> _AIM_: Make an exact copy of the lines below.

* Begin *

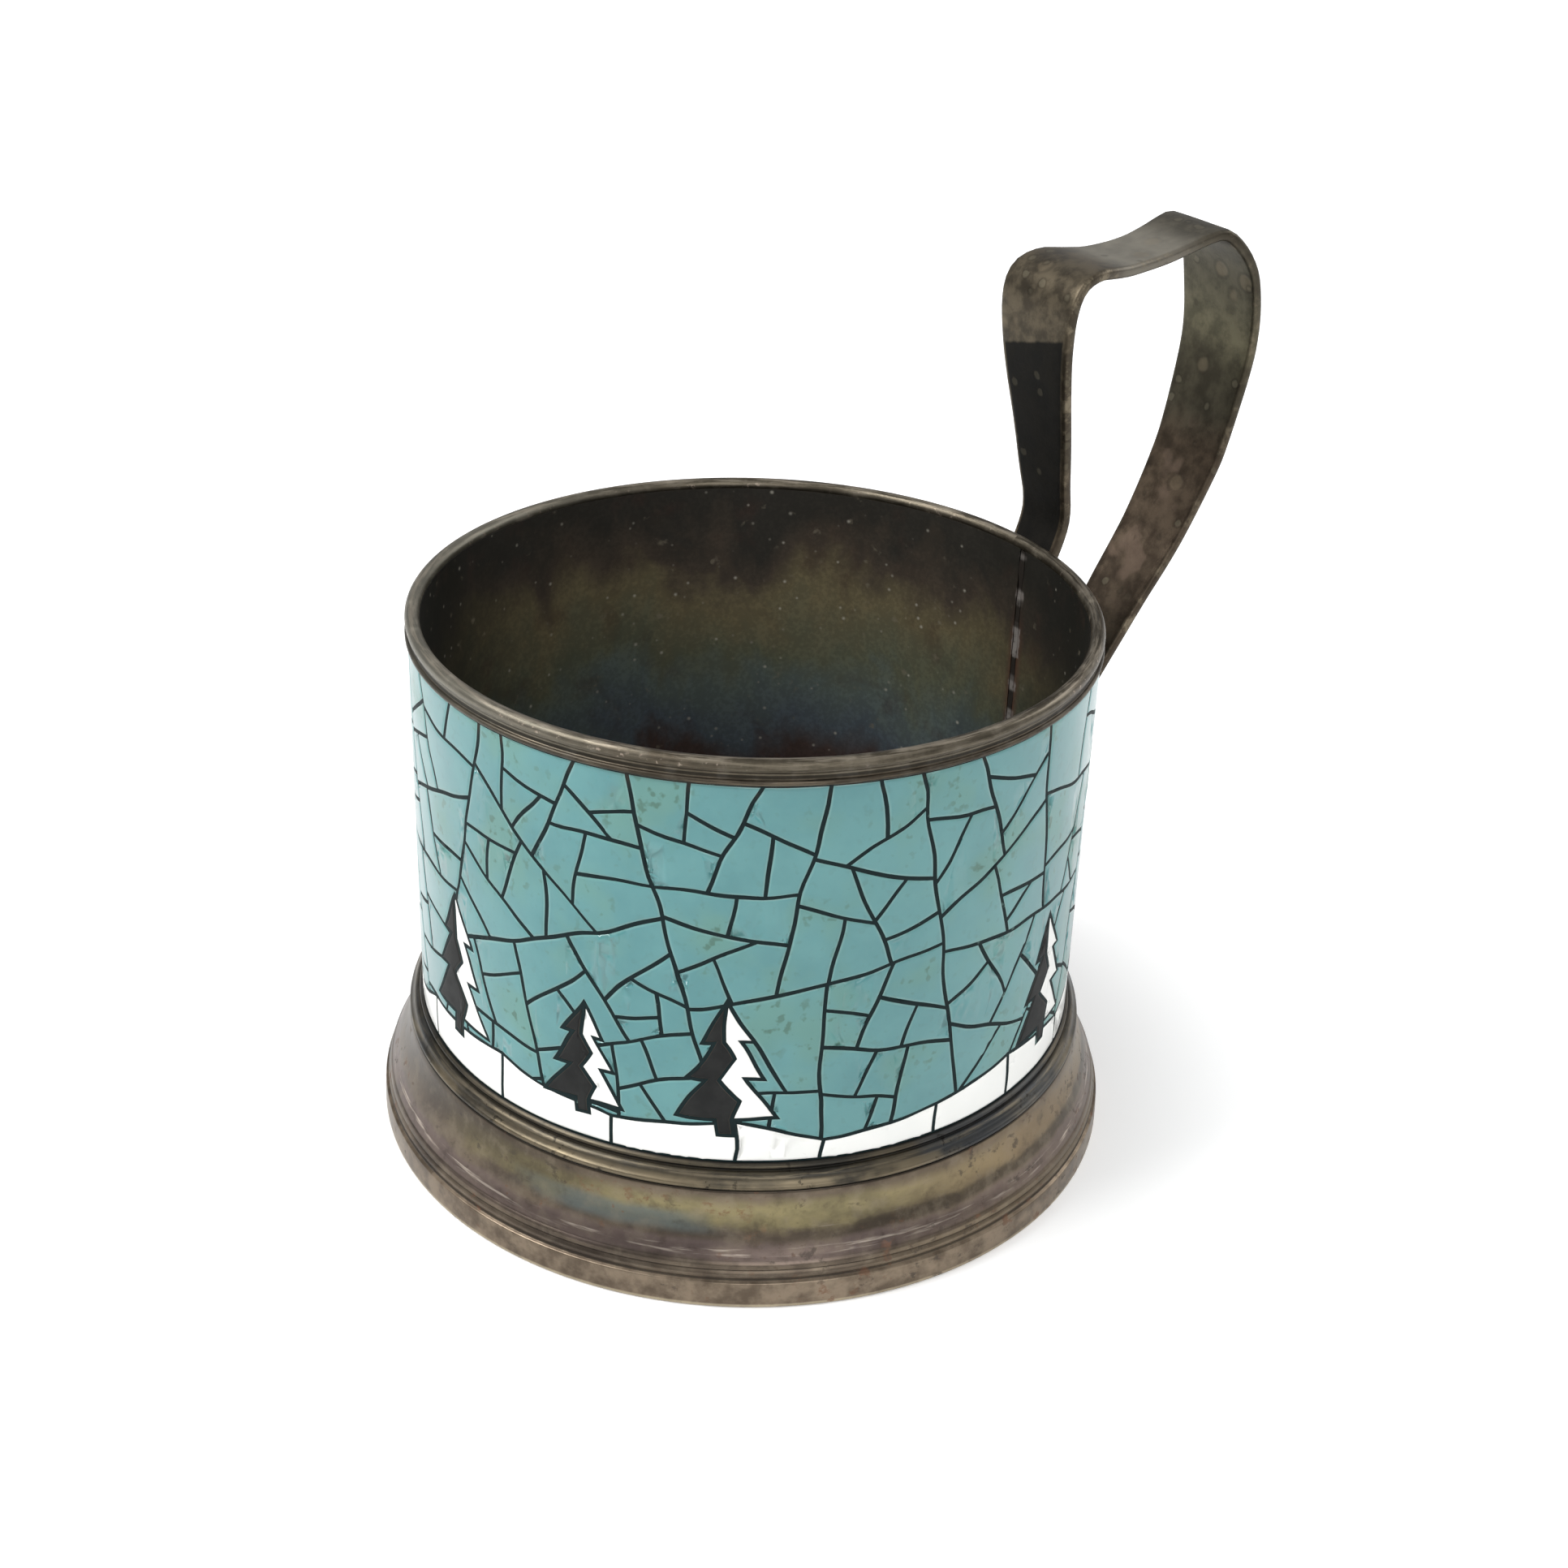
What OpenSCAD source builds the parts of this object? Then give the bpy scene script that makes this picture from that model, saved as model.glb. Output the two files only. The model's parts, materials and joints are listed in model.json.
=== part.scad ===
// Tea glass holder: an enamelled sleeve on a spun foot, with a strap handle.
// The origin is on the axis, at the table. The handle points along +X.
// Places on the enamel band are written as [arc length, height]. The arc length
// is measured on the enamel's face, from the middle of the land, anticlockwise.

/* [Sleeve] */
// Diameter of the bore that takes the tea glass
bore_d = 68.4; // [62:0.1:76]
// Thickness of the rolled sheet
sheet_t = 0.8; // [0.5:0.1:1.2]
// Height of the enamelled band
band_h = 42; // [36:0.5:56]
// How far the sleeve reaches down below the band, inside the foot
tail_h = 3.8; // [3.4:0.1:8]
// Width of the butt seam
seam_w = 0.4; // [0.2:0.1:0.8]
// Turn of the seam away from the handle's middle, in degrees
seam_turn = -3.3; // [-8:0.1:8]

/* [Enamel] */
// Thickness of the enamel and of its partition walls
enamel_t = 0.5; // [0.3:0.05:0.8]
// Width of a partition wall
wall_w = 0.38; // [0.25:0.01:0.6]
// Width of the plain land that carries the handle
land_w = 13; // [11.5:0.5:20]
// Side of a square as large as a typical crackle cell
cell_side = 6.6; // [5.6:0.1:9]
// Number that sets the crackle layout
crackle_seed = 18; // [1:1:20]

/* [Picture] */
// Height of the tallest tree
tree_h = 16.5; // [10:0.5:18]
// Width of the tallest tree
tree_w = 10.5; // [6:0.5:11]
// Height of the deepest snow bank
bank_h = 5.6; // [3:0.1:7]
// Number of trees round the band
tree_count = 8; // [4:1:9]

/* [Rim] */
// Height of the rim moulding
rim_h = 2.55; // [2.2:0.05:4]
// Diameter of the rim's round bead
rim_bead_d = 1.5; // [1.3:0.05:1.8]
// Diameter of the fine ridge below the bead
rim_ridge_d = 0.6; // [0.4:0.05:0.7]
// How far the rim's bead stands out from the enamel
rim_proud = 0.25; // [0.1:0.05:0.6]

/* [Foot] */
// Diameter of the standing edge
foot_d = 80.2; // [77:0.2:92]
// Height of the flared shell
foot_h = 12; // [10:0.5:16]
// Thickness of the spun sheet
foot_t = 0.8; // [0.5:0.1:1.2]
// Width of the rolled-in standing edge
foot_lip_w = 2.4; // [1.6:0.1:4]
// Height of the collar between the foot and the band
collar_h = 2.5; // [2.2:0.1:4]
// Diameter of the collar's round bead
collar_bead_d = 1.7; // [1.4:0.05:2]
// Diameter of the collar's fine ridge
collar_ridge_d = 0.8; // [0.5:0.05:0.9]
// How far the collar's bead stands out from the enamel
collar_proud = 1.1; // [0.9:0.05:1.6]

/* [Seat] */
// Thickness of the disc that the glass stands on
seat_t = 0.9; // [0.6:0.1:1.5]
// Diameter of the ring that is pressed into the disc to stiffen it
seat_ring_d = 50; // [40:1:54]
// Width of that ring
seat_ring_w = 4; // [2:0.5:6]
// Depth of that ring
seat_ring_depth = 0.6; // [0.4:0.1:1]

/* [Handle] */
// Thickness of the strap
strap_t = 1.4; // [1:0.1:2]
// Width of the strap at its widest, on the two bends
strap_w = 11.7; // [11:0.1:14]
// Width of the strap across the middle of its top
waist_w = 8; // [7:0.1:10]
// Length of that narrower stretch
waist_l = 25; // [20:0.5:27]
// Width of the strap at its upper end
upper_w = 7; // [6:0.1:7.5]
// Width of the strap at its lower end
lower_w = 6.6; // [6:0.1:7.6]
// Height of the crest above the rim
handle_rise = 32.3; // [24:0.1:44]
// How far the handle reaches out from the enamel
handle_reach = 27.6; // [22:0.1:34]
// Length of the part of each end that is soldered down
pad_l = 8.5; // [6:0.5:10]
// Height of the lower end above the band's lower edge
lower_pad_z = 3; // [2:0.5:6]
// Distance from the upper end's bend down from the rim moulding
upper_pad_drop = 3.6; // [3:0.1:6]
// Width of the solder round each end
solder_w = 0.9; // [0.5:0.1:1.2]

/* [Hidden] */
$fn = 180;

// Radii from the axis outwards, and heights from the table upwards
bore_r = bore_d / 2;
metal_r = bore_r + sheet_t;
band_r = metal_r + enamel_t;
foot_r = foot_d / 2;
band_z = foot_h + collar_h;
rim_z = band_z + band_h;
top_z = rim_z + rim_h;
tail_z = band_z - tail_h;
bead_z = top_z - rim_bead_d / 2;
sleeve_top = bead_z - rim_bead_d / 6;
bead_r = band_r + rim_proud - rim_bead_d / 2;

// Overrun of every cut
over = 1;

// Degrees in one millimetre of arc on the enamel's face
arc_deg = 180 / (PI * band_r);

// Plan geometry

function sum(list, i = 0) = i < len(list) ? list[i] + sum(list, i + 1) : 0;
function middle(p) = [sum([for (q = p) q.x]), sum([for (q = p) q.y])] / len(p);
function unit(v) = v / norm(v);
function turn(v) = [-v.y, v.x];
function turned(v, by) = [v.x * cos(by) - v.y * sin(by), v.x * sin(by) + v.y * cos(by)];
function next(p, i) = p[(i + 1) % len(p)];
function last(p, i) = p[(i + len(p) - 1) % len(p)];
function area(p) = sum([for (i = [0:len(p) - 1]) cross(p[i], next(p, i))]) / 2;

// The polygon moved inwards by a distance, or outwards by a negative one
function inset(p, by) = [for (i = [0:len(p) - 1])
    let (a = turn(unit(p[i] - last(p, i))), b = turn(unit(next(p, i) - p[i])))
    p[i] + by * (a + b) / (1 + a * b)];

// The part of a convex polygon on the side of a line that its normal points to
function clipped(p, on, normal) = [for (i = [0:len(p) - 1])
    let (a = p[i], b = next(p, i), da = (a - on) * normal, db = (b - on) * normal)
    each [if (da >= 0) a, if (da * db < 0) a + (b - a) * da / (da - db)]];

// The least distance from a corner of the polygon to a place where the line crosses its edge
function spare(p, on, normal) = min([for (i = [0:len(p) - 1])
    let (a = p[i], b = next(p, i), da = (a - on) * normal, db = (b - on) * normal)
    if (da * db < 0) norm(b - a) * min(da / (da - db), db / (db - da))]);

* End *

> _PROBLEM SOLUTION_:
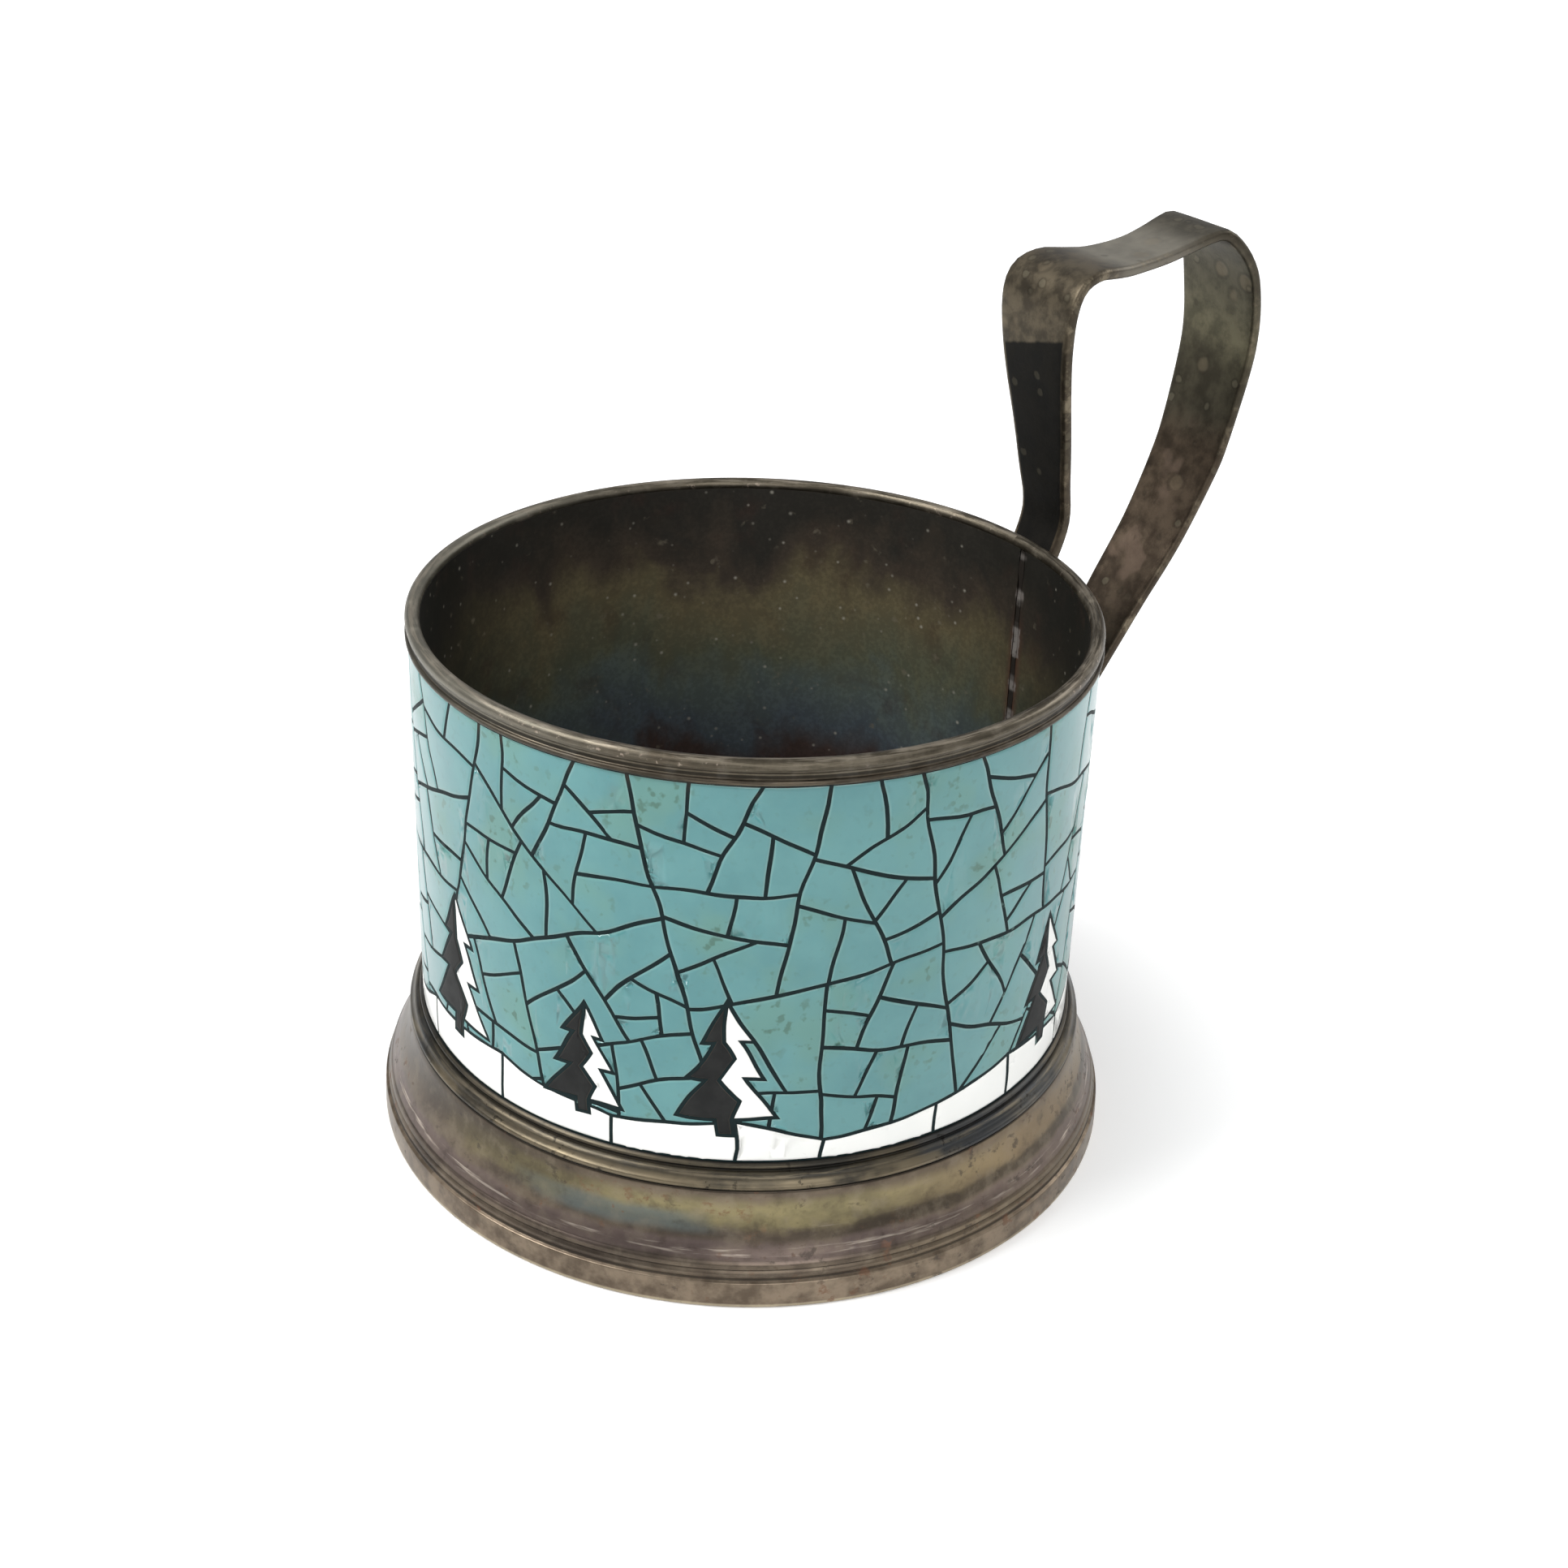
What OpenSCAD source builds the parts of this object? Then give the bpy scene script that makes this picture from that model, saved as model.glb. Output the two files only. The model's parts, materials and joints are listed in model.json.
=== part.scad ===
// Tea glass holder: an enamelled sleeve on a spun foot, with a strap handle.
// The origin is on the axis, at the table. The handle points along +X.
// Places on the enamel band are written as [arc length, height]. The arc length
// is measured on the enamel's face, from the middle of the land, anticlockwise.

/* [Sleeve] */
// Diameter of the bore that takes the tea glass
bore_d = 68.4; // [62:0.1:76]
// Thickness of the rolled sheet
sheet_t = 0.8; // [0.5:0.1:1.2]
// Height of the enamelled band
band_h = 42; // [36:0.5:56]
// How far the sleeve reaches down below the band, inside the foot
tail_h = 3.8; // [3.4:0.1:8]
// Width of the butt seam
seam_w = 0.4; // [0.2:0.1:0.8]
// Turn of the seam away from the handle's middle, in degrees
seam_turn = -3.3; // [-8:0.1:8]

/* [Enamel] */
// Thickness of the enamel and of its partition walls
enamel_t = 0.5; // [0.3:0.05:0.8]
// Width of a partition wall
wall_w = 0.38; // [0.25:0.01:0.6]
// Width of the plain land that carries the handle
land_w = 13; // [11.5:0.5:20]
// Side of a square as large as a typical crackle cell
cell_side = 6.6; // [5.6:0.1:9]
// Number that sets the crackle layout
crackle_seed = 18; // [1:1:20]

/* [Picture] */
// Height of the tallest tree
tree_h = 16.5; // [10:0.5:18]
// Width of the tallest tree
tree_w = 10.5; // [6:0.5:11]
// Height of the deepest snow bank
bank_h = 5.6; // [3:0.1:7]
// Number of trees round the band
tree_count = 8; // [4:1:9]

/* [Rim] */
// Height of the rim moulding
rim_h = 2.55; // [2.2:0.05:4]
// Diameter of the rim's round bead
rim_bead_d = 1.5; // [1.3:0.05:1.8]
// Diameter of the fine ridge below the bead
rim_ridge_d = 0.6; // [0.4:0.05:0.7]
// How far the rim's bead stands out from the enamel
rim_proud = 0.25; // [0.1:0.05:0.6]

/* [Foot] */
// Diameter of the standing edge
foot_d = 80.2; // [77:0.2:92]
// Height of the flared shell
foot_h = 12; // [10:0.5:16]
// Thickness of the spun sheet
foot_t = 0.8; // [0.5:0.1:1.2]
// Width of the rolled-in standing edge
foot_lip_w = 2.4; // [1.6:0.1:4]
// Height of the collar between the foot and the band
collar_h = 2.5; // [2.2:0.1:4]
// Diameter of the collar's round bead
collar_bead_d = 1.7; // [1.4:0.05:2]
// Diameter of the collar's fine ridge
collar_ridge_d = 0.8; // [0.5:0.05:0.9]
// How far the collar's bead stands out from the enamel
collar_proud = 1.1; // [0.9:0.05:1.6]

/* [Seat] */
// Thickness of the disc that the glass stands on
seat_t = 0.9; // [0.6:0.1:1.5]
// Diameter of the ring that is pressed into the disc to stiffen it
seat_ring_d = 50; // [40:1:54]
// Width of that ring
seat_ring_w = 4; // [2:0.5:6]
// Depth of that ring
seat_ring_depth = 0.6; // [0.4:0.1:1]

/* [Handle] */
// Thickness of the strap
strap_t = 1.4; // [1:0.1:2]
// Width of the strap at its widest, on the two bends
strap_w = 11.7; // [11:0.1:14]
// Width of the strap across the middle of its top
waist_w = 8; // [7:0.1:10]
// Length of that narrower stretch
waist_l = 25; // [20:0.5:27]
// Width of the strap at its upper end
upper_w = 7; // [6:0.1:7.5]
// Width of the strap at its lower end
lower_w = 6.6; // [6:0.1:7.6]
// Height of the crest above the rim
handle_rise = 32.3; // [24:0.1:44]
// How far the handle reaches out from the enamel
handle_reach = 27.6; // [22:0.1:34]
// Length of the part of each end that is soldered down
pad_l = 8.5; // [6:0.5:10]
// Height of the lower end above the band's lower edge
lower_pad_z = 3; // [2:0.5:6]
// Distance from the upper end's bend down from the rim moulding
upper_pad_drop = 3.6; // [3:0.1:6]
// Width of the solder round each end
solder_w = 0.9; // [0.5:0.1:1.2]

/* [Hidden] */
$fn = 180;

// Radii from the axis outwards, and heights from the table upwards
bore_r = bore_d / 2;
metal_r = bore_r + sheet_t;
band_r = metal_r + enamel_t;
foot_r = foot_d / 2;
band_z = foot_h + collar_h;
rim_z = band_z + band_h;
top_z = rim_z + rim_h;
tail_z = band_z - tail_h;
bead_z = top_z - rim_bead_d / 2;
sleeve_top = bead_z - rim_bead_d / 6;
bead_r = band_r + rim_proud - rim_bead_d / 2;

// Overrun of every cut
over = 1;

// Degrees in one millimetre of arc on the enamel's face
arc_deg = 180 / (PI * band_r);

// Plan geometry

function sum(list, i = 0) = i < len(list) ? list[i] + sum(list, i + 1) : 0;
function middle(p) = [sum([for (q = p) q.x]), sum([for (q = p) q.y])] / len(p);
function unit(v) = v / norm(v);
function turn(v) = [-v.y, v.x];
function turned(v, by) = [v.x * cos(by) - v.y * sin(by), v.x * sin(by) + v.y * cos(by)];
function next(p, i) = p[(i + 1) % len(p)];
function last(p, i) = p[(i + len(p) - 1) % len(p)];
function area(p) = sum([for (i = [0:len(p) - 1]) cross(p[i], next(p, i))]) / 2;

// The polygon moved inwards by a distance, or outwards by a negative one
function inset(p, by) = [for (i = [0:len(p) - 1])
    let (a = turn(unit(p[i] - last(p, i))), b = turn(unit(next(p, i) - p[i])))
    p[i] + by * (a + b) / (1 + a * b)];

// The part of a convex polygon on the side of a line that its normal points to
function clipped(p, on, normal) = [for (i = [0:len(p) - 1])
    let (a = p[i], b = next(p, i), da = (a - on) * normal, db = (b - on) * normal)
    each [if (da >= 0) a, if (da * db < 0) a + (b - a) * da / (da - db)]];

// The least distance from a corner of the polygon to a place where the line crosses its edge
function spare(p, on, normal) = min([for (i = [0:len(p) - 1])
    let (a = p[i], b = next(p, i), da = (a - on) * normal, db = (b - on) * normal)
    if (da * db < 0) norm(b - a) * min(da / (da - db), db / (db - da))]);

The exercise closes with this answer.